# DOS Mouse imitation



## Fudgepip (Sep 4, 2010)

Hello, im not sure if this is the correct place to post this, but im very new to this forums and its the best place I could find. All im asking is if anyone knows a way to detect mouse-clicks in dos, and if there is a way to imitate a mouse click, it dose not need to be that complicated, just a left or right mouse click 

Thanks :up:


----------



## Squashman (Apr 4, 2003)

Been so long since I worked in pure DOS I don't remember is being able to use mouse input. Not exactly sure what you are trying to do.
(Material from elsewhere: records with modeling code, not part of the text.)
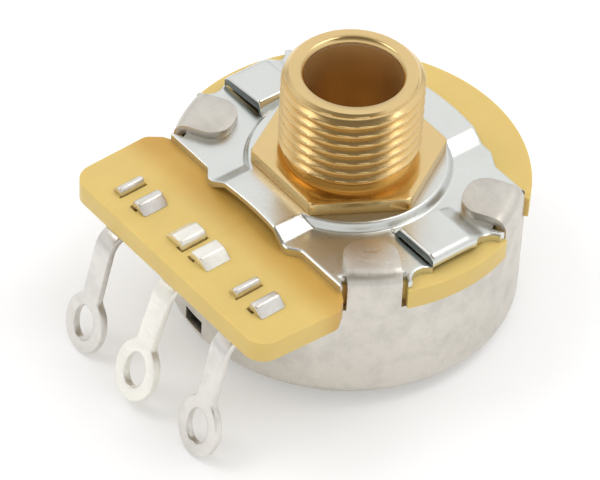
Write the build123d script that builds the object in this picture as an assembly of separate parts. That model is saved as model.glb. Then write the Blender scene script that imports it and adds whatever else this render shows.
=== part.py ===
from build123d import *
import os
from math import cos, degrees, radians, sin

# Panel potentiometer, in millimetres. The origin is the centre of the hexagon flange's front
# face, where the panel seats. +Z runs out along the threaded bushing, and the tongue with the
# three solder lugs points along -Y.

# Bushing, turned from hexagon bar
thread_d = 9.525
thread_pitch = 0.794
thread_depth = 0.487
thread_crest = thread_pitch / 8
thread_root = thread_pitch / 4
thread_land = 0.9
bushing_reach = 6.35
mouth_chamfer = 0.45
shaft_d = 6.35
running_gap = 0.075
bore_d = shaft_d + 2 * running_gap
bore_chamfer = 0.25
hex_across = 11.4
hex_corner_trim = 0.1
hex_over_corners = hex_across / cos(radians(30)) - 2 * hex_corner_trim
hex_edge_break = 0.15
hex_thick = 0.95
hex_turn = -2.3
neck_wall = 0.75
neck_d = bore_d + 2 * neck_wall
neck_past_board_face = 1.25
stake_lip = 0.95
stake_lip_d = neck_d + 2 * stake_lip
stake_lip_thick = 0.4

# Rear case, drawn from sheet
case_d = 23.9
case_wall = 0.6
case_inner_r = case_d / 2 - case_wall
case_back = 11.6
case_corner_r = 0.9
rim_cut_depth = 1.0
rim_cut_gap = 0.75
tab_width = 3.6
tab_reach = 3.75
tab_tip_r = case_d / 2 - tab_reach
tab_corner_r = 1.5
tab_bend_r = 0.4
tab_angles = [-150.0, -30.0, 30.0, 150.0]
tab_notch_gap = 0.35
tab_sweep = 40.0
stop_height = 1.1
stop_reach = 2.0
stop_tip_r = case_inner_r - stop_reach
stop_floor_gap = 0.3
window_width = 1.9

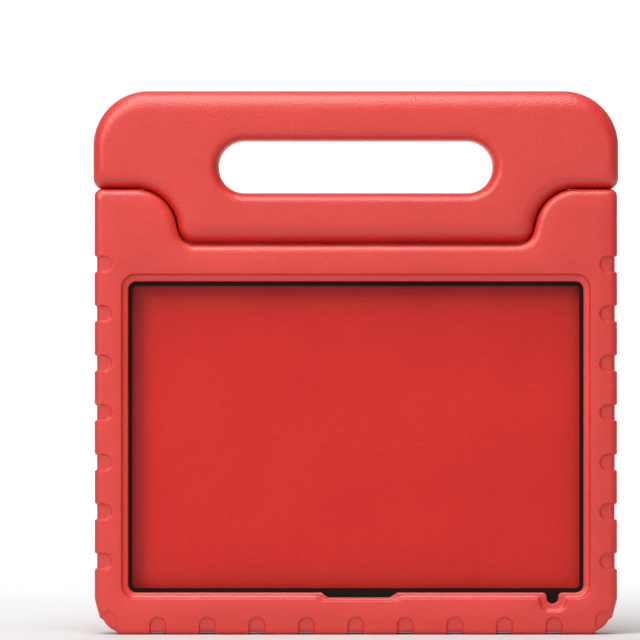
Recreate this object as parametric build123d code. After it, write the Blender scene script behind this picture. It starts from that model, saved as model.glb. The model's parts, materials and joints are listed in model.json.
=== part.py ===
from build123d import *
import os
from math import sin, cos, radians, sqrt

# A moulded foam tablet case with a carry handle that folds back as a stand.
# Frame: X to the right, Y to the back, Z up. The origin is the middle of the bottom edge.
# The hinge axis lies in the plane y = 0, where the handle's two shells meet. The case is a
# tray with a front frame bonded over it. All sizes are in millimetres.

# ---- Overall size
WIDTH = 265.0                # across the case
HALF_WIDTH = WIDTH / 2
HANDLE_HALF_WIDTH = 133.2    # the handle is a little wider than the case
HEIGHT = 275.8               # with the handle up
FRONT_Y = -14.0              # front face of the case and of the handle
CASE_BACK_Y = 10.0           # back face of the case
HANDLE_BACK_Y = 14.0         # back face of the handle
CASE_CORNER_R = 14.5         # bottom corners seen from the front
HORN_CORNER_R = 3.5          # top outer corners of the two horns
CASE_FRONT_ROUND = 3.2       # rounding of the case's front edge
CASE_REAR_ROUND = 3.2

# ---- Seam between the case and the handle
SHOULDER_Z = 226.0           # top of the horns
SEAT_Z = 197.7               # bottom of the handle's tongue
SHOULDER_X = 95.5            # where the seam turns down from the shoulder
SEAT_X = 88.5                # where it turns into the seat
SHOULDER_R = 21.0
SEAT_R = 9.0
SEAM_HALF_GAP = 0.35

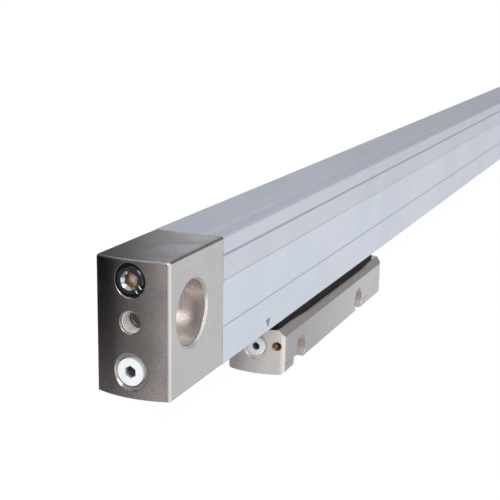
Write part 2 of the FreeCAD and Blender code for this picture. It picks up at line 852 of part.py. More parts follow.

There are programs that can automate mouse clicks and the keyboard but these are all windows based.
http://www.ptfbpro.com/
http://www.autoitscript.com/autoit3/index.shtml
http://www.autohotkey.com/


----------



## Fudgepip (Sep 4, 2010)

Thanks, but im looking for something more open source, like a script so i can make a program out of it


----------



## Squashman (Apr 4, 2003)

You can make scripts from AutoHotkey and AutoIt.


----------



## Squashman (Apr 4, 2003)

http://www.autohotkey.com/docs/Scripts.htm


> Convert a Script to an EXE (ahk2exe)
> 
> A script compiler (courtesy of Jonathan Bennett's AutoIt v3 source code) is included with the program. AutoIt v2 scripts are not supported, so if necessary, first auto-convert your .aut file to .ahk.
> 
> Once a script is compiled, it becomes a standalone executable; that is, it can be used even on machines where AutoHotkey is not installed (and such EXEs can be distributed or sold with no restrictions).


----------



## rob.rice (Apr 18, 2006)

freedos has mouse drivers so if you want you can use a real mouse


----------